Jadi, apakah kau sudah bisa menebak bagaimana akhir kisah Amy dan Ben ini? Apakah kau sudah dapat membayangkan adegan demi adegan yang terjadi di antara mereka berdua? Aku sendiri, pada awalnya kurang bisa menikmati ceritanya karena aku bukan penggemar narasi berkepanjangan. Cerita ini, kalau boleh kukatakan, disampaikan ala sebuah dongeng dengan sedikit dialog pada bab-bab awal. Namun, aku sudah memenuhi tantangan penulis untuk membaca kisahnya sampai akhir. Jadi, aku bersabar untuk terus membaca. Dan harus kuakui, itu bukanlah sebuah kesabaran yang sia-sia. Penulis manis sekali menyampaikan ceritanya. Sepertinya ia memang sengaja menumpuk emosi pembaca sedikit demi sedikit. Mengingatkanku lagi tentang seni menikmati sebuah novel tanpa terburu. Kronologis kehidupan Amy, pertemuannya dengan Ben, masa lalu keluarga Ben, dan harapan-harapan Amy semenjak ia tahu ia mengidap kanker, disampaikan dengan runut.

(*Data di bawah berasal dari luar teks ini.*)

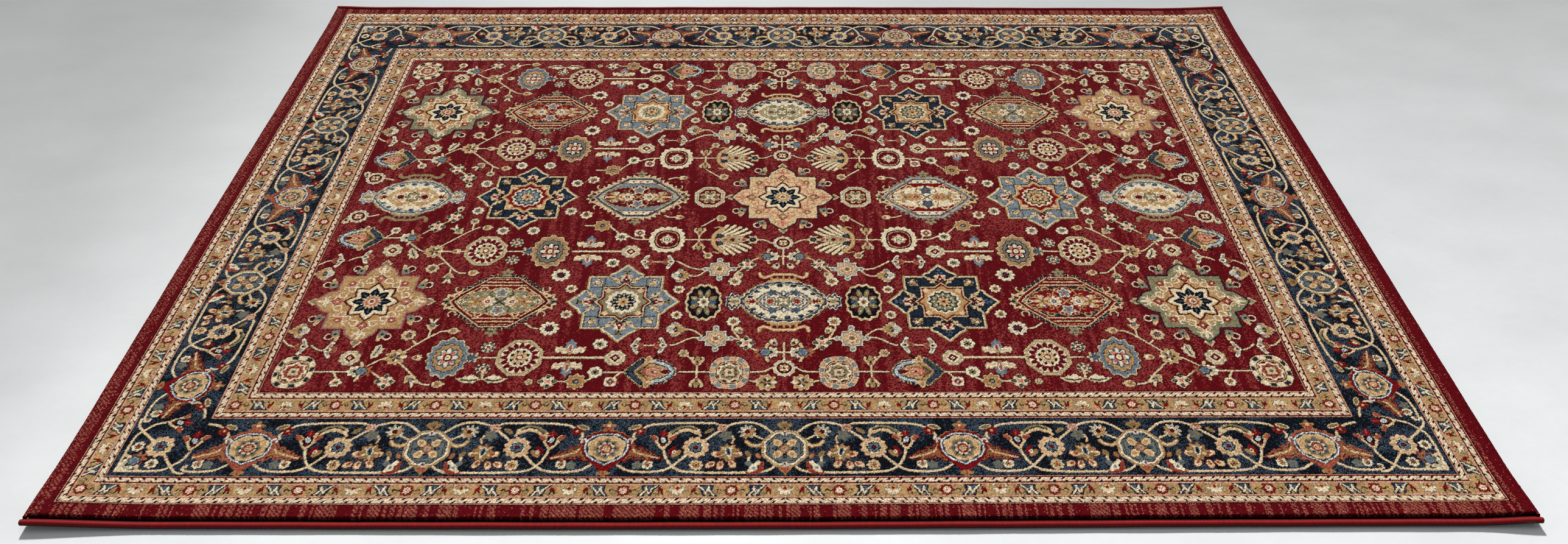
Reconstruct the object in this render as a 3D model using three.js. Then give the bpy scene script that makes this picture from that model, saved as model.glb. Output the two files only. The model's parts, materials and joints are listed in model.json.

Aku suka ketika penulis mulai menggulirkan interaksi langsung antara Ben dan Amy, juga dialog-dialog mereka yang sederhana. Aku suka ketika mendapati Amy yang sakit tetapi tetap berusaha untuk tetap hidup normal. Ia tidak mau dikasihani, dan jika hidupnya memang pendek, ia selalu memilih untuk menanam perasaan baik kepada orang lain. Seperti kata-katanya, “Jika aku bisa memaafkan, kenapa aku harus membenci?” Banyak pelajaran moral baik yang penulis sampaikan melalui Amy. Dan Ben, seolah berkaca melalui Amy. Ben banyak terluka karena keluarganya, namun Amy secara tak langsung mulai membuatnya berpikir ulang tentang keluarganya.
Aku suka bagaimana orang-orang di sekitar Amy dan Ben berperan begitu baik dan pas bagi kedua orang itu. Lana, sahabat Amy, juga Zach dan Julian, kawan karib Ben. Andrea dan Timothy, kakak kandung Amy dan Ben, dan tentunya kedua orangtua mereka yang mengasihi tanpa batas. Salah satu adegan yang aku sukai di novel ini adalah ketika Amy menyapa singkat Ben lewat SMS, dan membuat Ben yang sedang di sekolah segera tergugah, karena sudah empat hari di rumah sakit Amy tak sadarkan diri. Selanjutnya, Ben mengabiskan waktunya duduk di dalam toilet sekolah untuk menelepon Amy, mengkhawatirkannya, dan berusaha menghibur Amy. Lalu ketika Amy hanya menceletuk meminta Ben mendatanginya yang sedang kebosanan di rumah sakit, Ben langsung menutup telepon dan bergegas mendatangi Amy! Wow, aku merasa Ben banyak berubah karena Amy.
Ah, jangan biarkan aku terlalu berceloteh hingga membocorkan keseluruhan cerita ini. Yang ingin aku katakan kepadamu adalah, mungkin ini bukan cerita yang baru di bawah langit ini, bukan pula cerita cinta yang penuh dengan pelukan dan genggaman tangan kedua insan. Namun, kesabaran penulis dalam menjalin cerita dan menanamkan bibit emosi, mampu membuat aku merasa sesak di akhir cerita. 🙂
Stars: 3 of 5
Note: Diikutkan pada Indonesian Romance Reading Challenge 2014
Salut bener pas tahu buku ini ditulis oleh remaja unyu semacam aku..
Jadi merasa bersalah *lirik wattpad
Salut banget sama Amy, soalnya bisa nyimpan rasanya ke Ben sebegitunya. Nyahaha. Aku suka alur yang dibikin Kak Yoseph, mengalir tanpa kecepetan atau terlalu lambat. Hehe.